Di Lauro, 38, was eating pasta asciutta and pistachios with his two cats besides him when police arrived at his modest apartment on the outskirts of Naples, Il Mattino reported. His partner was doing household chores and hugged him as police took the wanted man away.
Despite being at the top of Italy’s most dangerous fugitives list, Di Lauro surrendered without resisting. Three of Italy’s police forces deployed 150 men to carry out the arrest.
The Di Lauro clan, originally headed by Marco’s father Paolo Di Lauro, was involved in a deadly feud with another Camorra clan in the early to mid 2000s. Marco was already a fugitive since 2004, when he escaped during a raid known as “the night of the handcuffs,” La Repubblica reported.

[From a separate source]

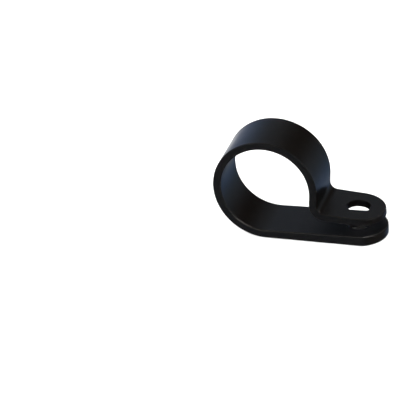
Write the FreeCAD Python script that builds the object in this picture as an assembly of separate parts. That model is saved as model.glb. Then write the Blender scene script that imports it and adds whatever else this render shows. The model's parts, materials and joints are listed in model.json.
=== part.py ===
import FreeCAD, Part
import math
import os

from FreeCAD import Vector

# A one-piece moulded P clip. One strap makes a ring round a cable, a flat base
# that lies on the panel, and a tab that one screw pulls down onto the base.
# The origin is the centre of the fixing hole on the base's underside.
# +Z points away from the panel, +X to the clip's tips, and +Y along the bore.

# Driving dimensions, in millimetres and degrees
bore_diameter = 19.0        # cable that the ring takes
strap_width = 11.6          # along the bore
ring_wall = 1.7             # ring and strand
tab_thickness = 1.6         # upper leg
base_thickness = 2.15       # lower leg, at the fixing hole
hole_diameter = 5.0         # clears an M5 or No. 10 screw
hole_setback = 7.3          # ring's outer face to the fixing hole's axis
tab_gap = 2.6               # base to tab at the fixing hole, as moulded
tab_slope = 4.0             # how far the tab falls towards its tip
strand_lean = 3.5           # how far the strand under the ring leans inwards
corner_radius = 1.6         # concave corner between the strand and the tab
end_overhang = 0.3          # how far the base's end stands out past the tab's
end_blend = 2.5             # corner between the base's end and its sides
edge_radius = 0.3           # rounding of the edges on the strap's outer side
edge_bevel = 0.25           # bevel of the edges on its inner side, which faces the cable
rim_bevel = 0.2             # bevel of the holes' rims

# Sizes that follow from the driving dimensions
bore_radius = bore_diameter / 2
ring_radius = bore_radius + ring_wall
ring_x = -(ring_radius + hole_setback)
half_width = strap_width / 2
base_end_radius = half_width + end_overhang
reach = 2 * base_end_radius             # past both tips, then trimmed to the outline
tab_top = base_thickness + tab_gap + tab_thickness
between_legs = base_thickness + tab_gap / 2
lean = math.radians(strand_lean)
slope = math.radians(tab_slope)
tab_up = Vector(math.sin(slope), 0, math.cos(slope))
tab_forward = Vector(math.cos(slope), 0, -math.sin(slope))
smooth_angle = math.radians(5)          # faces that turn by less are one surface
touching = 1e-4                         # edges that are nearer than this lie on a face


def on_circle(centre, radius, angle):
    """A point of a circle in the side view, at an angle from +X towards +Z."""
    return centre + Vector(math.cos(angle), 0, math.sin(angle)) * radius


def arc(centre, radius, from_angle, to_angle):
    """An arc in the side view, through the point half way between its ends."""
    middle_angle = (from_angle + to_angle) / 2
    ends_and_middle = [on_circle(centre, radius, a) for a in (from_angle, middle_angle, to_angle)]
    return Part.Arc(*ends_and_middle).toShape()


def corner_centre(point_a, normal_a, point_b, normal_b, radius):
    """The centre of an arc of this radius that touches two lines.

    Each line has a point and the normal on the arc's side. The centre is as far
    as the radius from both, which is two equations for its x and z.
    """
    level_a = point_a.dot(normal_a) + radius
    level_b = point_b.dot(normal_b) + radius
    cross = normal_a.x * normal_b.z - normal_a.z * normal_b.x
    x = (level_a * normal_b.z - level_b * normal_a.z) / cross
    z = (level_b * normal_a.x - level_a * normal_b.x) / cross
    return Vector(x, 0, z)


def strap_sides():
    """The side view of the strap as two open lines, each from the base's tip to the tab's.

    The outer line is the underside, the ring, the strand, the corner and the tab's
    top. The inner line is the base's top, the bore, the strand, the bend and the
    tab's underside.
    """
    ring_centre = Vector(ring_x, 0, ring_radius)
    strand_out = Vector(math.cos(lean), 0, -math.sin(lean))
    strand_outer = on_circle(ring_centre, ring_radius, -lean)
    strand_inner = on_circle(ring_centre, bore_radius, -lean)

    # The base's top touches the bore and thickens towards the tip
    base_top = Vector(0, 0, base_thickness)
    sight = base_top - ring_centre
    sight_angle = math.atan2(sight.z, sight.x)
    touch_angle = sight_angle - math.acos(bore_radius / sight.Length)
    base_touch = on_circle(ring_centre, bore_radius, touch_angle)
    base_rise = (base_top - base_touch).normalize()
    base_tip = base_top + base_rise * reach

    # The strand turns into the tab round two arcs, one on each side of the strap
    tab_top_point = Vector(0, 0, tab_top)
    tab_under_point = tab_top_point - tab_up * tab_thickness
    bend_radius = corner_radius + ring_wall
    corner = corner_centre(strand_outer, strand_out, tab_top_point, tab_up, corner_radius)
    bend = corner_centre(strand_inner, strand_out, tab_under_point, tab_up, bend_radius)
    at_strand = math.pi - lean
    at_tab = 1.5 * math.pi - slope
    tab_top_tip = tab_top_point + tab_forward * reach
    tab_under_tip = tab_under_point + tab_forward * reach

    outer = [
        Part.makeLine(Vector(base_tip.x, 0, 0), Vector(ring_x, 0, 0)),
        arc(ring_centre, ring_radius, 1.5 * math.pi, -lean),
        Part.makeLine(strand_outer, on_circle(corner, corner_radius, at_strand)),
        arc(corner, corner_radius, at_strand, at_tab),
        Part.makeLine(on_circle(corner, corner_radius, at_tab), tab_top_tip),
    ]
    inner = [
        Part.makeLine(base_tip, base_touch),
        arc(ring_centre, bore_radius, touch_angle + 2 * math.pi, -lean),
        Part.makeLine(strand_inner, on_circle(bend, bend_radius, at_strand)),
        arc(bend, bend_radius, at_strand, at_tab),
        Part.makeLine(on_circle(bend, bend_radius, at_tab), tab_under_tip),
    ]
    return Part.Wire(outer), Part.Wire(inner)


def across(side_view):
    """A side view drawn out along Y, past both sides of the strap."""
    start = side_view.translated(Vector(0, -strap_width, 0))
    return start.extrude(Vector(0, 2 * strap_width, 0))


def end_line(outer, inner, end):
    """The line that closes the strap's side view at its first or last end."""
    return Part.makeLine(outer.OrderedVertexes[end].Point, inner.OrderedVertexes[end].Point)


def leg_room(end_radius, low, high):
    """The space of a leg: straight sides, and an end round the fixing hole's axis."""
    start = ring_x - 2 * ring_radius
    side_end = math.sqrt(end_radius ** 2 - half_width ** 2)
    right = Vector(side_end, -half_width, low)
    left = Vector(side_end, half_width, low)
    back_right = Vector(start, -half_width, low)
    back_left = Vector(start, half_width, low)
    edges = [
        Part.makeLine(back_right, right),
        Part.Arc(right, Vector(end_radius, 0, low), left).toShape(),
        Part.makeLine(left, back_left),
        Part.makeLine(back_left, back_right),
    ]
    return Part.Face(Part.Wire(edges)).extrude(Vector(0, 0, high - low))


def strap_room():
    """The space of both legs: the base's fuller end below, the tab's round end above."""
    below = leg_room(base_end_radius, -ring_radius, between_legs)
    corners = [e for e in below.Edges if is_upright(e) and e.CenterOfMass.x > 0]
    below = below.makeFillet(end_blend, corners)
    above = leg_room(half_width, between_legs, 3 * ring_radius)
    return below.fuse(above).removeSplitter()


def is_upright(edge):
    """Whether an edge is a straight line along Z."""
    box = edge.BoundBox
    return box.ZLength > 0 and box.XLength + box.YLength < 1e-6


def is_sharp(shape, edge):
    """Whether the two faces that meet at an edge turn by more than the smooth angle."""
    middle = edge.valueAt((edge.FirstParameter + edge.LastParameter) / 2)
    normals = []
    for face in shape.ancestorsOfType(edge, Part.Face):
        normals.append(face.normalAt(*face.Surface.parameter(middle)))
    return len(normals) == 2 and normals[0].getAngle(normals[1]) > smooth_angle


def sharp_edges_on(shape, skin):
    """The shape's sharp edges that lie on one skin of the strap."""
    edges = []
    for edge in shape.Edges:
        middle = Part.Vertex(edge.valueAt((edge.FirstParameter + edge.LastParameter) / 2))
        if skin.distToShape(middle)[0] < touching and is_sharp(shape, edge):
            edges.append(edge)
    return edges


def drill(shape, middle, axis, depth):
    """A hole for the screw right through one leg, with both rims bevelled."""
    start = middle - axis * depth
    shape = shape.cut(Part.makeCylinder(hole_diameter / 2, 2 * depth, start, axis))
    rims = []
    for edge in shape.Edges:
        from_axis = (edge.CenterOfMass - middle).cross(axis).Length
        is_round = isinstance(edge.Curve, (Part.Circle, Part.Ellipse))
        is_near = (edge.CenterOfMass - middle).Length < depth
        if edge.isClosed() and is_round and is_near and from_axis < rim_bevel:
            rims.append(edge)
    return shape.makeChamfer(rim_bevel, rims)


def p_clip():
    """The whole clip: the side view drawn out, trimmed in plan, edged and drilled."""
    outer, inner = strap_sides()
    ends = [end_line(outer, inner, 0), end_line(outer, inner, -1)]
    profile = Part.Face(Part.Wire(Part.__sortEdges__(outer.Edges + inner.Edges + ends)))
    strap = across(profile).common(strap_room())
    strap = strap.makeFillet(edge_radius, sharp_edges_on(strap, across(outer)))
    strap = strap.makeChamfer(edge_bevel, sharp_edges_on(strap, across(inner)))
    tab_middle = Vector(0, 0, tab_top - tab_thickness / 2)
    strap = drill(strap, Vector(0, 0, base_thickness / 2), Vector(0, 0, 1), base_thickness)
    strap = drill(strap, tab_middle, tab_up, tab_thickness)
    return strap


os.makedirs("parts", exist_ok=True)
clip = p_clip()
solid = clip.Solids[0]
print("valid", clip.isValid(), "solids", len(clip.Solids), "volume", round(solid.Volume, 2))
solid.exportStep("parts/p_clip.step")
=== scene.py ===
import json
import math

import bmesh
import bpy
import numpy as np
from mathutils import Matrix, Vector


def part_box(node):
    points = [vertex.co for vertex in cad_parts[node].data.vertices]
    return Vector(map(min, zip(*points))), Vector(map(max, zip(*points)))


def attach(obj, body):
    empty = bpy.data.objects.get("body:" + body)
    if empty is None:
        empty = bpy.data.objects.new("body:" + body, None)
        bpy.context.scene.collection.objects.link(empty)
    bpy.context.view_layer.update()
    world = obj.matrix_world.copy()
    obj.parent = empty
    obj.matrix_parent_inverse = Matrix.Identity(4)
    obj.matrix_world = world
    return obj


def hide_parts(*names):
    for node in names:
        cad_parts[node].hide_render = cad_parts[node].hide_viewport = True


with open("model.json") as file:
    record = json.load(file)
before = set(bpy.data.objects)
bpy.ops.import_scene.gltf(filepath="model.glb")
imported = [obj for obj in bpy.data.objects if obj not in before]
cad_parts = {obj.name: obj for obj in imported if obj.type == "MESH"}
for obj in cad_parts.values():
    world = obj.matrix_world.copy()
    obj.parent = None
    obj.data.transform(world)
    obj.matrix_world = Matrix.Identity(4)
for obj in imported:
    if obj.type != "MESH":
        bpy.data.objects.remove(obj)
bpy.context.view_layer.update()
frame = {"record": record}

# A one-piece moulded P clip of black nylon 66, lying on its flat base. The strap
# is worked out in millimetres and becomes metres when its mesh is made.
# Side view: x runs from the ring to the tips and z away from the panel.
# y runs along the bore.
MM = 0.001

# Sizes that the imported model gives
mounts = {m["name"]: m for m in frame["record"]["mounts"]}
high_corner = np.array(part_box("p_clip")[1]) / MM
bore_radius = mounts["cable_bore"]["dims"]["r_mm"]
ring_centre = np.array(mounts["cable_bore"]["pos_m"])[[0, 2]] / MM
ring_radius = ring_centre[1]
ring_wall = ring_radius - bore_radius
hole_radius = mounts["fixing_hole"]["dims"]["r_mm"]
base_thickness = mounts["fixing_hole"]["dims"]["length_mm"]
tab_thickness = mounts["tab_hole"]["dims"]["length_mm"]
tab_middle = np.array(mounts["tab_hole"]["pos_m"])[[0, 2]] / MM
tab_up = np.array(mounts["tab_hole"]["axis"])[[0, 2]]
half_width = high_corner[1]
base_end_radius = high_corner[0]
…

In 2006, Marco Di Lauro was added to international wanted lists such as Europol’s, for being an instigator of the murders during the fued.
Italian authorities had suspicions Di Lauro was hiding in the Northwestern Napolitan neighborhood of Chiaiano. Police told Italian media that on Saturday they were following alleged Di Lauro associate Salvatore Tamburrino. They found his wife murdered in Chiaiano, for which Tamburrino turned himself in, and during the investigation into the murder, they found Di Lauro.
“In the early afternoon, there was an unusual frenzy of the investigation that allowed us to bind together the plot that lead us to the house where Marco Di Lauro was hiding,” Naples Police Chief Antonio De Iesu told Italian media.